What you should do:
Starting at the line containing "upright.add(machine);", please quote every line up to and including the line containing "if empty is", exactly, and nothing beyond.

Data block:
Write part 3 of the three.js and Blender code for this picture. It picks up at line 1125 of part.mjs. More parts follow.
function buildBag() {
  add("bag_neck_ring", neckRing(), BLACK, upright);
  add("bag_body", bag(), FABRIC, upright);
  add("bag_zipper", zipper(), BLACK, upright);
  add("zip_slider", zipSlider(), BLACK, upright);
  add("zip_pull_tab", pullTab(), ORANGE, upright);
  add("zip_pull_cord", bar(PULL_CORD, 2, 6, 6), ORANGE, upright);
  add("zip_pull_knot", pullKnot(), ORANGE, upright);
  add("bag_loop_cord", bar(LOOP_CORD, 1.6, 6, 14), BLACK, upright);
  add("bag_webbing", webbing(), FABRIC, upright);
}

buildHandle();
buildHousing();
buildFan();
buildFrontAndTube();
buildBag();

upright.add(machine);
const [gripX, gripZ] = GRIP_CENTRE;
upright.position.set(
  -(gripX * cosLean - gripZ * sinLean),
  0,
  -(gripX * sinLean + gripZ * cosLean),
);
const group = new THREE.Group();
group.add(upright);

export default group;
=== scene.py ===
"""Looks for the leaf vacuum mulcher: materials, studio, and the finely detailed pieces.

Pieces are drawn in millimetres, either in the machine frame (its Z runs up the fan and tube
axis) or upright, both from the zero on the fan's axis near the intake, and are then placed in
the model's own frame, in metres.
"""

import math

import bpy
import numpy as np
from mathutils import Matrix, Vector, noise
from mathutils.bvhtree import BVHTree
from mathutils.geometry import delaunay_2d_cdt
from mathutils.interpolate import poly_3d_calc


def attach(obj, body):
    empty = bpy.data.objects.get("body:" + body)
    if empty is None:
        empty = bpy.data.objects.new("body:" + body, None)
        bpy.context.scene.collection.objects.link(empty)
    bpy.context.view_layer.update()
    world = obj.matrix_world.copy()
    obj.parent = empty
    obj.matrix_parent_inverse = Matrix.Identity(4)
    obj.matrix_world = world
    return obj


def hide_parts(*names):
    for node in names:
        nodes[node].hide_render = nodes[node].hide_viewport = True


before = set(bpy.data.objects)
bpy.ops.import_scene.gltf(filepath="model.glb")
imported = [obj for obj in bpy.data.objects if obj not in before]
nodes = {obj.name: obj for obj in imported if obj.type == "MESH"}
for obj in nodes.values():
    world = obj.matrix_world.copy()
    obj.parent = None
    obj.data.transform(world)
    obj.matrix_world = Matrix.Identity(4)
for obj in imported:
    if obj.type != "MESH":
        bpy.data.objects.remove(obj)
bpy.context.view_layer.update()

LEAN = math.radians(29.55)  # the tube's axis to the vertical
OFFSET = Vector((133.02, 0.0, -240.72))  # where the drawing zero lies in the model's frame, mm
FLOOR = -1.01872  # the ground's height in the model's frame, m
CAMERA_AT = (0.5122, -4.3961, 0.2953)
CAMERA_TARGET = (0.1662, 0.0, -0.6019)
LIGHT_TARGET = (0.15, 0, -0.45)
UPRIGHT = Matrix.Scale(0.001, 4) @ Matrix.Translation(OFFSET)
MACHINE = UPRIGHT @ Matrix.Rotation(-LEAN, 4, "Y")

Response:
upright.add(machine);
const [gripX, gripZ] = GRIP_CENTRE;
upright.position.set(
  -(gripX * cosLean - gripZ * sinLean),
  0,
  -(gripX * sinLean + gripZ * cosLean),
);
const group = new THREE.Group();
group.add(upright);

export default group;
=== scene.py ===
"""Looks for the leaf vacuum mulcher: materials, studio, and the finely detailed pieces.

Pieces are drawn in millimetres, either in the machine frame (its Z runs up the fan and tube
axis) or upright, both from the zero on the fan's axis near the intake, and are then placed in
the model's own frame, in metres.
"""

import math

import bpy
import numpy as np
from mathutils import Matrix, Vector, noise
from mathutils.bvhtree import BVHTree
from mathutils.geometry import delaunay_2d_cdt
from mathutils.interpolate import poly_3d_calc


def attach(obj, body):
    empty = bpy.data.objects.get("body:" + body)
    if empty is None:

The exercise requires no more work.